For those companies considering strategic mergers or acquisitions, the risk of an unsuccessful antitrust compliance program highlights the value of an audit. M&A increases antitrust risk because many transactions receive scrutiny from competition authorities In some instances, in our experience, the discovery of conduct questionable under the antitrust laws has led to difficulties in the antitrust review of a merger and could, under some circumstances, prevent the completion of the merger review process. In other instances, it may lead to complications after the completion of the regulatory review.
We can see an apparent illustration of this risk in the aftermath of the failed Comcast-Time Warner merger. In November, according to public reports, the DOJ initiated an investigation of Comcast Corp.’s business practices in the cable advertising sales market after reviewing documents and receiving competitor complaints about those practices in connection with Comcast’s failed acquisition of Time Warner Cable. This action by DOJ—initiating an investigation of potentially anticompetitive business practices based on information obtained in connection with an unrelated or, at most, tangentially related investigation—is not unprecedented and serves as a reminder that parties to M&A transactions should ensure their antitrust compliance houses are in order before the government starts opening the cupboards. One effective way to accomplish this is through an antitrust audit.
Antitrust audits can also be useful post-acquisition as a means to uncover noncompliant behavior and identify antitrust risk areas within recently acquired companies. Although antitrust risk analysis is becoming an increasingly important part of M&A due diligence, there are limits on a party’s ability to identify hidden liabilities and evaluate the robustness of employee compliance pre-closing. An audit can serve not only to detect areas of potential antitrust exposure within the acquired company, but also as a tool to educate employees about, and integrate them more fully into, the compliance culture of your company.
Antitrust Audit Basics
The substance and scope of the antitrust audit will vary depending on the company’s antitrust risk profile, the nature of the product markets and geographies within which it operates and the existence of any ongoing or prior government investigations of the industry or adjacent industries. With input from antitrust counsel, an audit can be structured in ways that minimize disruption to the business and maximize company resources, while also ensuring with a high degree of probability that actual or incipient antitrust problems will be detected if they exist. Among the issues to be considered when conducting an audit are the following:
- Audit Focal Points
An initial step is determining the objectives of the audit and its focal points. This involves identifying aspects of the company’s operations where antitrust risks are likely to be more significant, such as joint ventures and other competitor collaborations, government contracting activities, trade association activities, distribution arrangements and pricing practices. An audit can be companywide or limited to certain business units, depending on the audit’s objectives. In the M&A context, for example, a company that operates in multiple industries or geographies might limit the audit to cover only those of its business units involved in a particular transaction and whose files might be produced to the government. Similarly, an audit might be limited to recently acquired businesses or those doing business in jurisdictions where antitrust enforcement is more aggressive.
- Audit Process
The audit process typically includes the review of company files and interviews with company employees.

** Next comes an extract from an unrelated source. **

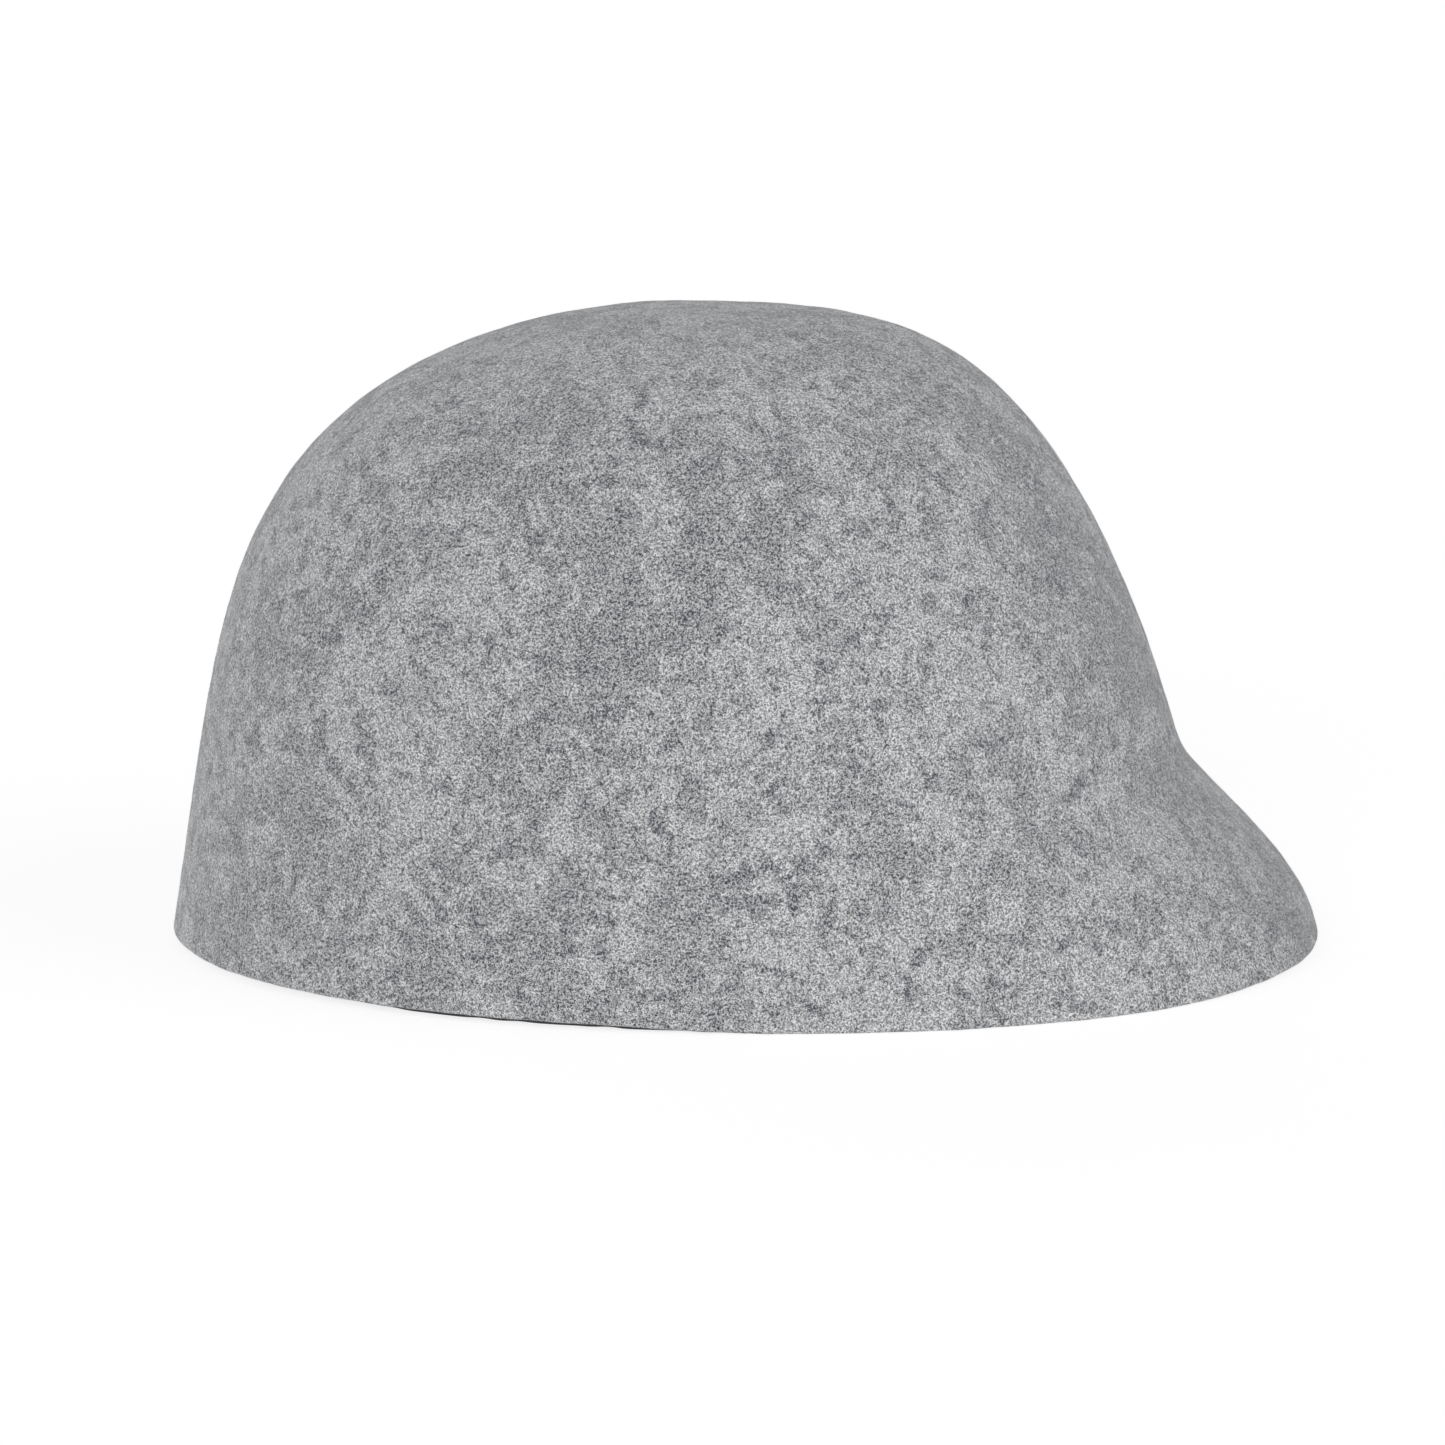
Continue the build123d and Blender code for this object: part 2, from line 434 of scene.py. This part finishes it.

Here, counsel can assist with identifying the personnel whose files should be reviewed, the types of files to be reviewed and the time period covered by the review. Interviews provide an opportunity to gain insight into company practices and areas of potential risk not identified through the document review process, as well as to clarify employee documents containing ambiguous or problematic language. For companies with operations in the EU and certain other jurisdictions, data privacy concerns may also need to be considered prior to the collection and review of documents by outside counsel or a third-party vendor.
- Audit Results
Once the audit is complete, any identified unlawful conduct, or conduct contrary to company policy, should be immediately terminated, and any conduct that presents a potentially unacceptable level of antitrust risk for the company should be discussed with the company and corrective action taken where appropriate. Results of the audit can be presented either orally or in a written report, although the propriety of reducing findings to writing should be discussed with counsel. Throughout the audit process, it is important that the confidentiality of materials reviewed and/or prepared in connection with the audit be maintained and all privileges preserved.
The Antitrust Audit as Your Company’s New Year’s Compliance Resolution
With the beginning of a new year, companies would be well-served by an antitrust audit. Antitrust audits are a core component of an effective antitrust compliance program and a cost-effective way to assess a company’s compliance health. Given the literally billions in fines collected each year from companies that violate U.S. antitrust and foreign competition laws, companies would be remiss in instituting an antitrust policy and then failing to evaluate employee compliance with that policy. This is particularly true for companies considering strategic M&A activity in 2016 and those that acquired businesses in 2015. In this age of aggressive antitrust enforcement in jurisdictions around the world, a failure to understand your company’s antitrust compliance health is a mistake that few can afford to make.